Setting Up Data Portal

Create Workflow Object

In order to implement the pipeline in the data portal, it is necessary to create a workflow object that represents the pipeline. Test your workflow in webdev first. Upload your workflow and test files. Since this will be tested with tibanna, you can use bigger test files than the ones used in the travis test. You need also to create file formats, software, and other objects used by the pipeline in case they do not exists in the system.

Example:

You can find the bedtomultivec workflow.json here

Here is a template you can use.

Warning

The workflow object along with the file formats and software objects created should have the same uuid in both webdev and data. Therefore, if a file format or software already exists on data and not in webdev, it is best to post the same object to webdev. Likewise, whenever an object is created in webdev, it is best to post the same object in data in order to keep the same uuids.

Note

The new workflow object along with the new file formats and software objects jsons will be added to fourfront inserts

Test with Tibanna

It is important to test the pipeline with tibanna to make sure it is working as expected.

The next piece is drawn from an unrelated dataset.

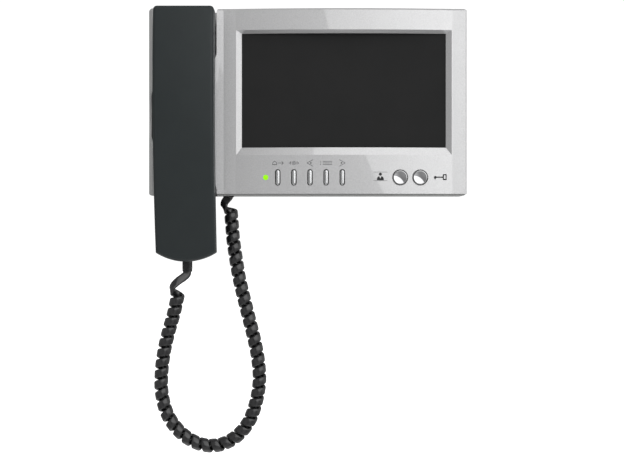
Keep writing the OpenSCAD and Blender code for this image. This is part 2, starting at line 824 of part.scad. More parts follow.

Set up Tibanna following the instructions: https://tibanna.readthedocs.io/en/latest/installation.html

Note

Talk to Soo to add environment variables.

Prepare Tibanna Input

Write a tibanna_input_json.txt file. This file contains the inputs to test

Example: The tibanna_input.json.txt for the bedtomultivec pipeline can be found here

Note

if the output file is an extra file instead of a new processed file, such as the ones resulting from a format conversion (ex. beddb and bed.multivec are extra files of the bed file) it is necessary to add that information to tibanna. https://github.com/4dn-dcic/tibanna/blob/master/core/update_ffmeta_awsem/service.py#L268

Run Tibanna Test

Once Tibanna is set, go to the Tibanna repository folder and run the following commands:

Activate the Tibanna environment:

$ source ~/venv/tibanna/bin/activate

Run the Tibanna test:

$ invoke run_workflow --input-json=tibanna_input_json.txt

Benchmarking

Note

This is only required when the pipeline memory, CPU and/or space requirement is highly dependent of the size of the file.

It is necessary to get an estimate of the relationship between the size of the input files and the memory, CPU, and disk space usage so that Tibanna knows how much resources to allocate for each file based on its size.

In order to do this, run the Tibanna test above on different file sizes, changing the following parameters in the tibanna_input_json.txt file accordingly:

instance_type: choose a t2 instance that has bigger memory and CPU. here is a list

ebs_size: modify the size (in GB) of the instance for bigger files

Look at the output of the test and record: the size of the input and output files, the max memory used, and the max CPU used for each file. This will give you a sense of the relationship between file size, memory, CPU consumption, and disk space.

Then go to here and create a function for your pipeline that calculates how much resources are needed for each file size.

This is an example of the function created for insulator score caller: https://github.com/SooLee/Benchmark/blob/master/Benchmark/bfunctions.py#L218

The script only uses 1 thread, therefore nthreads = 1

The output file size was approx 1000 times smaller than the input file, therefore output_bw_size = data_input_size * 0.001

After testing different input files in a range of 1GB - 45GB, the memory seemed to not surpass 1.5GB, therefore, mem = 2GB

Once you submit a PR for your function, and Soo deploys Tibanna, you can test again, using the tibanna_input.json.txt file without specifying the instance used.

Once the test passes, you can post the workflow in data, make sure to keep the same uuids you used when testing in webdev.

Give the tibanna_input.json.txt file to Koray to run the workflow in the files that are in the data portal.